Chronique ouvrière

L’action syndicale aux fins d’interdiction du transfert irrégulièrement mis en œuvre est-elle vraiment irrecevable ?

vendredi 28 septembre 2012 par Pascal MOUSSY
Cass. Soc. 11 sept 2012.pdf

L’article L. 2132-3 du Code du travail dispose que : « Les syndicats professionnels ont le droit d’agir en justice. Ils peuvent, devant toutes les juridictions, exercer tous les droits réservés à la partie civile concernant les faits portant un préjudice direct ou indirect à l’intérêt collectif de la profession qu’ils représentent  ».

Par son arrêt du 11 septembre 2012, la Cour de cassation s’est prononcée sur la question de la recevabilité de l’action intentée par un syndicat sur le fondement de ce texte, aux fins de faire interdire en référé à un employeur de poursuivre le transfert des contrats de travail intervenu en dehors des conditions prévues par l’article L. 1224-1 (ancien article L. 122-12) du Code du travail.

La réponse de la Chambre sociale a été négative.

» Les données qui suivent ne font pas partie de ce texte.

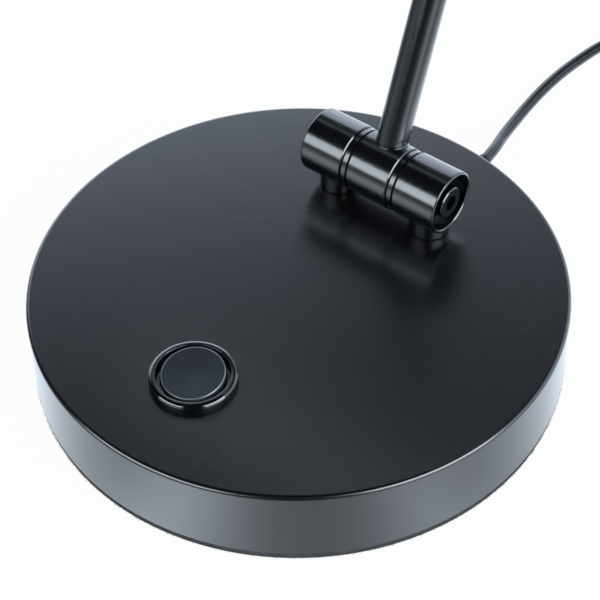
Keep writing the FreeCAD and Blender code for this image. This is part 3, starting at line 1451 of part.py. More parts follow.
def plug_body():
    """Moulded two-pin plug: a grip that flares to the face, and a tapered tail for the cord."""
    body = new_body("plug_body")
    grip = "Sheet.plug_grip_width / 2"
    face = "Sheet.plug_face_width / 2"
    plan = sketch_on(body, "XZ_Plane")
    side = [(grip, "0"), (grip, "Sheet.plug_flare_start"), (face, "Sheet.plug_flare_end"),
            (face, "Sheet.plug_length")]
    outline(plan, side + [("-" + x, z) for x, z in reversed(side)])
    pad(body, plan, "Sheet.plug_thickness", midplane=True)
    face_z = size("plug_length")
    half = size("plug_thickness") / 2
    dress(body, "Fillet", "Sheet.plug_corner",
          lambda edge, middle: abs(middle.y) < 1e-4 and middle.z < face_z - 1e-4)
    dress(body, "Fillet", "Sheet.plug_round",
          lambda edge, middle: abs(abs(middle.y) - half) < 1e-4 and middle.z < face_z - 1e-4)
    tail = sketch_on(body, "XZ_Plane")
    outline(tail, [("0", "Sheet.plug_corner"), ("Sheet.plug_relief_root", "Sheet.plug_corner"),
                   ("Sheet.plug_relief_root", "0"), ("Sheet.plug_relief_tip", "-Sheet.plug_relief_length"),
                   ("0", "-Sheet.plug_relief_length")])
    revolve(body, tail)
    at_plug(body)


def plug_pins():
    """Two round pins with rounded tips."""
    body = new_body("plug_pins")
    section = sketch_on(body, "XY_Plane", "Sheet.plug_length")
    for side in ("", "-"):
        circle(section, side + "Sheet.pin_spacing / 2", "0", "Sheet.pin_radius")
    pad(body, section, "Sheet.pin_length")
    tip_z = size("plug_length") + size("pin_length")
    dress(body, "Fillet", "Sheet.pin_round", lambda edge, middle: abs(middle.z - tip_z) < 1e-4)
    at_plug(body)


# ---------------------------------------------------------------- the whole lamp

def build_base():
    """Housing, electronics and push button."""
    base_cover()
    base_plate()
    ballast()
    felt_pad()
    plate_screws()
    button_bezel()
    button_cap()
    switch_body()
    switch_terminals()
    button_nut()
    button_spring()
    driver_board()
    board_spacers()
    small_screws()
    terminal_block()
    driver_transformer()
    driver_capacitors()
    lamp_lead()
    switch_lead()
    mains_lead()


def build_arm():
    """Base hinge, arm and head hinge."""
    friction_hinge("", at_base_hinge, "XY_Plane", True)
    hinge_posts("hinge_posts", at_base_hinge)
    stud_nuts("post_nuts", at_base_hinge, "-(Sheet.hinge_rise + Sheet.cover_top)")
    barrel_centre("arm_barrel_lower", on_arm)
    barrel_centre("arm_barrel_upper", at_arm_top)
    arm_tube()
    arm_lead()
    friction_hinge("head_", at_head_hinge, "XZ_Plane", False)
    hinge_posts("head_posts", at_head_hinge, "Sheet.shade_radius")
    saddle_washers()
    stud_nuts("head_post_nuts", at_head_hinge, "-" + NUT_SEAT)


def build_head():
    """Shade and what it holds."""
    shade()
    shade_cap("shade_cap_left", "-")
    shade_cap("shade_cap_right", "")
    cap_screws()
    led_carrier()
    led_board()
    led_chips()
    diffuser()
    head_lead()


def build_cord():
    """Strain relief, clamp, cord and plug."""
    strain_relief()
    cord_clamp()
    outer_cord()
    cord_coil()
    cord_tie()
    plug_body()
    plug_pins()


def check_document():
    """Stop if any object failed or a sub-part has no valid solid."""
    for item in doc.Objects:
        if "Invalid" in item.State or "Error" in item.State:
            raise RuntimeError("%s is %s" % (item.Name, item.State))
    for node in nodes:
        if node.Shape.isNull() or not node.Shape.isValid() or not node.Shape.Solids:
            raise RuntimeError("%s has no valid solid" % node.Label)


build_base()
build_arm()
build_head()
build_cord()
doc.recompute()
check_document()
os.makedirs("parts", exist_ok=True)
for node in nodes:
    node.Shape.exportStep(os.path.join("parts", node.Label + ".step"))
print("wrote", len(nodes), "sub-parts")
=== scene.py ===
import json
import math
import random

import bmesh
import bpy
from mathutils import Matrix, Vector


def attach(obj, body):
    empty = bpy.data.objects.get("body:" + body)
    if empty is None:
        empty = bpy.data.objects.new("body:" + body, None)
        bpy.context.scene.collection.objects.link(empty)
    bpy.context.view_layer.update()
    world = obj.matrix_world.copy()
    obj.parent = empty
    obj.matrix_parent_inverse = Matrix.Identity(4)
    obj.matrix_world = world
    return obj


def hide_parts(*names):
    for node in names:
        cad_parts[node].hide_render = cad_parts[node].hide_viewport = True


# A piano lamp on a white sweep. Metres, in the frame of the CAD model: the origin is under the
# middle of the base, the push button is towards -Y and both hinge axes lie along X.

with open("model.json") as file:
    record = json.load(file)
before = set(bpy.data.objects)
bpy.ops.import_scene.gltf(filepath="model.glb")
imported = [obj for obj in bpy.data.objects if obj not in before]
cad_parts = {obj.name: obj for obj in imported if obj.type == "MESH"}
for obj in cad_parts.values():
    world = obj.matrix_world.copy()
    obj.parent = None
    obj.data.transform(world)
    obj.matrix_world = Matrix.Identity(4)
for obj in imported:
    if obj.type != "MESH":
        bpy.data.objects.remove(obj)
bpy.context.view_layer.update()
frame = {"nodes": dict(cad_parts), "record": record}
nodes = frame["nodes"]
random.seed(7)

MM = 0.001
UP = Vector((0, 0, 1))
WHITE = (1, 1, 1, 1)
SHARP_ANGLE = math.radians(30)

# camera
CAMERA_PLACE = Vector((0.30993, -0.38164, 0.53615))
CAMERA_AIM = Vector((-0.43655, 0.53883, -0.72048))
CAMERA_UP = Vector((-0.43459, 0.57490, 0.69327))
CAMERA_LENS = 110.12

# base
BASE_RADIUS = 104 * MM
FELT_RADIUS = 103.5 * MM
FELT_HEIGHT = 2.5 * MM
BUTTON_Y = -61.8 * MM
COVER_TOP = 35 * MM
COVER_ROUND = 1.6 * MM
COVER_CHAMFER = 0.7 * MM
COVER_WALL = 3.5 * MM
COVER_INNER_ROUND = 2 * MM
COVER_EDGE = 0.15 * MM
COVER_SEGMENTS = 288
SLEEVE_HOLE = 13.7 * MM
BOSS_ANGLES = (45, 135, 225, 315)
BOSS_CIRCLE = 90 * MM
BOSS_RADIUS = 5 * MM
BOSS_BOTTOM = 11.7 * MM
BOSS_SINK = 1 * MM
PILOT_RADIUS = 2.02 * MM
PILOT_TOP = 20.8 * MM
CORD_HOLE = Vector((2.5, 104, 9)) * MM
CORD_HOLE_RADIUS = 4 * MM
# the cap's painted highlight: a lighter ring from this radius outwards, with a soft edge
CAP_HIGHLIGHT_RADIUS = 11.55 * MM
CAP_HIGHLIGHT_BLUR = 0.06 * MM

# cutters: how far they start outside the wall, and how long they are
TOOL_START = 5 * MM
TOOL_LENGTH = 15 * MM
TOOL_SEGMENTS = 96

# hinges and arm
BASE_HINGE = Vector((0, 55.3, 53)) * MM
BARREL_RADIUS = 13 * MM
TUBE_RADIUS = 6.35 * MM
POST_X = 22 * MM
STUD_HOLE = 5.3 * MM
ARM_LEAN = math.radians(22)
ARM_LENGTH = 360 * MM
HEAD_HINGE = BASE_HINGE + ARM_LENGTH * Vector((0, math.sin(ARM_LEAN), math.cos(ARM_LEAN)))

# bead of paint at the tube's foot
BEAD_RADIUS = 0.42 * MM
BEAD_GAP = 0.22 * MM
BEAD_RISE = 0.1 * MM
BEAD_STEPS = 96
BEAD_SIDES = 12

# end cap screws: each is at a Y and a Z on both ends, with its recess turned by some degrees
CAP_FACE = 240 * MM
CAP_SCREWS = ((159.44 * MM, 402.98 * MM, 20), (142.34 * MM, 409.2 * MM, 65))
SCREW_HEAD = 2.7 * MM
SCREW_RISE = 1.6 * MM
SCREW_ROUND = 0.6 * MM
SCREW_SHANK = 1.23 * MM
SCREW_LENGTH = 9 * MM
SCREW_TIP = 0.4 * MM
SCREW_SEGMENTS = 64
RECESS_ARM = 1.55 * MM
RECESS_WEB = 0.36 * MM
RECESS_DEPTH = 0.9 * MM
RECESS_START = 1 * MM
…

« Si la violation des dispositions de l’article L. 1224-1 du code du travail ayant pour objet le maintien des droits des travailleurs en cas de transfert de leur contrat de travail porte atteinte à l’intérêt collectif de la profession représentée par le syndicat, de sorte que l’intervention de ce dernier au côté de du salarié à l’occasion d’un litige portant sur l’applicabilité de ce texte est recevable, l’action en contestation du transfert d’un contrat de travail est un droit exclusivement attaché à la personne du salarié ; que c’est dès lors exactement que la cour d’appel a décidé que la juridiction prud’homale étant seule compétente pour connaître des action individuelles des salarié à cet égard, il n’y avait lieu à référé  ».

I. La Cour de cassation ne craint pas de se contredire lorsqu’elle affirme que « l’action en contestation du transfert d’un contrat de travail est un droit exclusivement attaché à la personne du salarié ».

L’arrêt du 11 septembre dernier a été présenté comme s’inscrivant dans la continuité d’un arrêt du 23 janvier 2008 (voir Liaisons sociales quotidien n° 16183 du 18 septembre 2012), qui reprenait lui-même le motif inscrit dans un arrêt du 13 juillet 2004.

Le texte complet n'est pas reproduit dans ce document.